« Ceux qui travaillent », d’Antoine Russbach : à vau-l’eau
Dans Ceux qui travaillent, Antoine Russbach montre comment le capitalisme façonne les consciences.
dans l’hebdo N° 1570 Acheter ce numéro
Frank (Olivier Gourmet) travaille depuis quinze ans dans le fret maritime. C’est un self-made-man qui occupe un poste à responsabilités dans une société soumise à une redoutable concurrence. Un jour survient ce qu’il va nommer un « accident de parcours » : un jeune migrant, sans doute atteint du virus Ebola, est monté à bord d’un des navires qu’il supervise. Toutes les solutions qui s’offrent à lui sont coûteuses parce qu’elles retardent la livraison de centaines de containers. Après avoir tergiversé, il ordonne au capitaine du bateau de passer le migrant par-dessus bord.
Pour son premier long-métrage, le réalisateur suisse Antoine Russbach tape en plein cœur du capitalisme et de sa capacité à façonner les consciences. Frank travaille dans l’abstraction pure : il n’a jamais approché les bateaux qu’il gère de très loin. Ils ne sont pour lui que trajectoires minutées et lignes comptables. Le cynisme est de rigueur, y compris dans les motivations des patrons de Frank, qui, ayant appris son forfait, exigent sa démission.
Olivier Gourmet est parfait dans la peau de ce Frank qui ne sourit jamais, personnage aliéné par son travail, la conscience refoulée par un niveau de vie confortable. Mais le chômage – une honte insupportable – crée une faille en lui. Et le dévie de son point de vue routinier : il n’est pas loin d’admettre, par exemple, qu’il a fait de ses cinq garçons et filles des enfants (trop) gâtés.
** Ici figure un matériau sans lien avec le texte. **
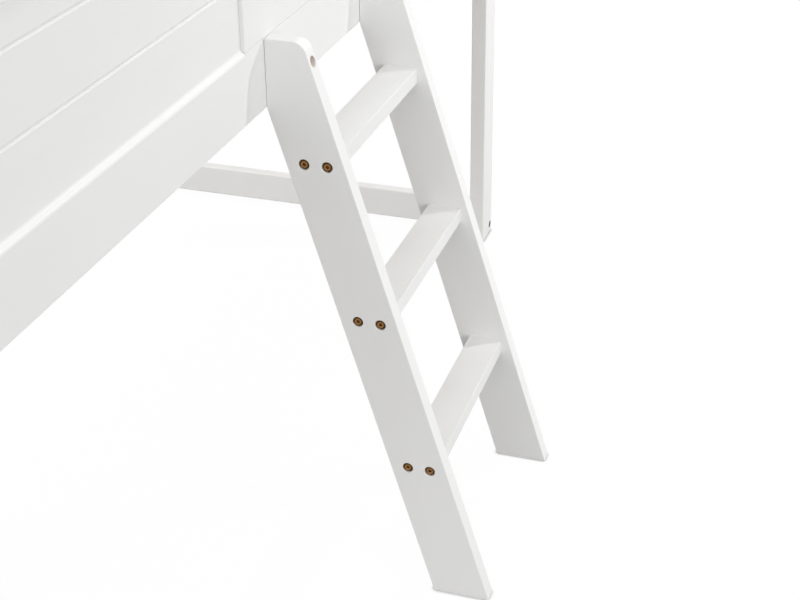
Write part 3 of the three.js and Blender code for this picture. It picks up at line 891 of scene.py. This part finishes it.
def lacquered(direction):
    """The lacquer on wood whose fibres run in one direction."""
    scene = bpy.context.scene
    lean = -scene.loft_bed_boards.ladder_angle
    turn = {"X": (0, QUARTER, 0), "Y": (-QUARTER, 0, 0), "Z": (0, 0, 0), "ladder": (lean, 0, 0)}[direction]
    return material_once(f"lacquer_on_wood_{direction}", lacquer_inputs, scene.loft_bed_finish, turn)


def lacquer_inputs(tree, finish, turn):
    """White satin lacquer.

    Long thin noise gives the fibres that stand through the lacquer, fine round noise the sprayed skin, and
    wide soft noise the slight change of tone and gloss along a board.
    """
    fibres = grain(tree, (0.9, 0.9, 60), 3.0, 0.6, turn)
    skin = grain(tree, (2.2, 2.2, 2.6), 1.0, turn=turn)
    tone = grain(tree, (45, 45, 420), turn=turn)
    height = math_node(tree, "MULTIPLY_ADD", fibres, 0.75, math_node(tree, "MULTIPLY", skin, 0.25))
    gloss = finish.lacquer_gloss
    return {
        "Base Color": mixed(tree, ranged(tree, tone, 0.42, 0.72, 0, 1), finish.lacquer, finish.lacquer_thin),
        "Roughness": ranged(tree, tone, 0.3, 0.7, gloss - 0.04, gloss + 0.04),
        "Normal": relief(tree, height, finish.grain_relief),
    }


def pine_inputs(tree, finish):
    """Bare pine along Y.

    Each slat has the growth rings of its own trunk: its number picks where the pith lies under it, and the
    rings are the distance from the pith, bent by soft noise and by the knots, counted in ring widths. A ring
    darkens slowly and ends sharply. Knots are the cells of a coarse Voronoi pattern close to their middles.

    The pith lies up to 50 mm to either side and 25 to 75 mm below, the noise bends the rings by up to 18 mm,
    and the knots, which swell them by 10 mm, are about 250 mm apart.
    """
    first, second = (centre_of(slat) for slat in SLATS[:2])
    pitch = second[0] - first[0]
    start = add_node(tree, "TexCoord", {}).outputs["Object"]
    x, y, z = add_node(tree, "SeparateXYZ", {0: start}).outputs
    pitches = math_node(tree, "DIVIDE", math_node(tree, "SUBTRACT", x, first[0]), pitch)
    count = math_node(tree, "ROUND", pitches)
    chance = add_node(tree, "TexWhiteNoise", {"W": count}, noise_dimensions="1D").outputs["Color"]
    middle = math_node(tree, "MULTIPLY_ADD", count, pitch, first[0])
    aside, above = math_node(tree, "SUBTRACT", x, middle), math_node(tree, "SUBTRACT", z, first[2])
    local = add_node(tree, "CombineXYZ", {0: aside, 1: y, 2: above}).outputs[0]
    pith = vector_node(tree, "MULTIPLY_ADD", chance, (0.10, 3.0, 0.05), (-0.05, 0, -0.075))
    from_pith = vector_node(tree, "SUBTRACT", local, pith)
    bend = noise(tree, vector_node(tree, "MULTIPLY", from_pith, (14, 2.2, 14)))[1]
    bent = vector_node(tree, "MULTIPLY_ADD", bend, (0.018, 0, 0.018), from_pith)
    flat = vector_node(tree, "MULTIPLY", bent, (1, 0, 1))
    distance = add_node(tree, "VectorMath", {0: flat}, operation="LENGTH").outputs["Value"]
    knot_space = vector_node(tree, "MULTIPLY", from_pith, (4, 4, 0))
    knots = add_node(tree, "TexVoronoi", {"Vector": knot_space, "Scale": 1.0}).outputs["Distance"]
    swell = ranged(tree, knots, 0.0, 0.16, 0.010, 0.0)
    rings = math_node(tree, "DIVIDE", math_node(tree, "ADD", distance, swell), finish.ring_width)
    ring = math_node(tree, "FRACT", rings)
    rise, fall = ranged(tree, ring, 0.35, 0.9, 0, 1), ranged(tree, ring, 0.9, 1.0, 1, 0)
    late = math_node(tree, "MULTIPLY", rise, fall)
    fibres = grain(tree, (0.8, 0.8, 30), 3.0, turn=(-QUARTER, 0, 0))
    wood = mixed(tree, late, finish.pine_light, finish.pine_dark)
    streaked = mixed(tree, ranged(tree, fibres, 0.35, 0.75, 0, 0.35), wood, finish.pine_dark)
    return {
        "Base Color": mixed(tree, ranged(tree, knots, 0.025, 0.045, 1, 0), streaked, finish.pine_knot),
        "Roughness": ranged(tree, late, 0, 1, 0.62, 0.5),
        "Normal": relief(tree, math_node(tree, "MULTIPLY_ADD", late, 0.5, fibres), 0.06 * MM),
    }


def mottled(tree, texture, between, tint, shade, depth, **others):
    """Shader inputs: a tint that a pattern shades between two of its levels, and the pattern's relief."""
    factor = ranged(tree, texture, *between, 0, 1) if between else texture
    darker = tuple(shade * channel for channel in tint)
    colour_between = mixed(tree, factor, tint, darker)
    return {"Base Color": colour_between, "Normal": relief(tree, texture, depth * MM), **others}


def bored_inputs(tree, tint):
    """The wall of a drilled hole: short torn fibres."""
    fibres = grain(tree, (0.7, 0.7, 2.5), 4.0, 0.7)
    return mottled(tree, fibres, (0.35, 0.65), tint, 0.8, 0.2, Roughness=0.85)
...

Mais le chemin parcouru pendant cette crise personnelle ne sera peut-être pas suffisant…
Ceux qui travaillent, qui rappelle certains films de Jean-Marc Moutout, est mieux qu’un film de dénonciation du capitalisme : il met l’accent sur la responsabilité de chacun à se conformer à ses mots d’ordre insidieux, aux comportements qu’il induit. Il appelle à un exercice de lucidité.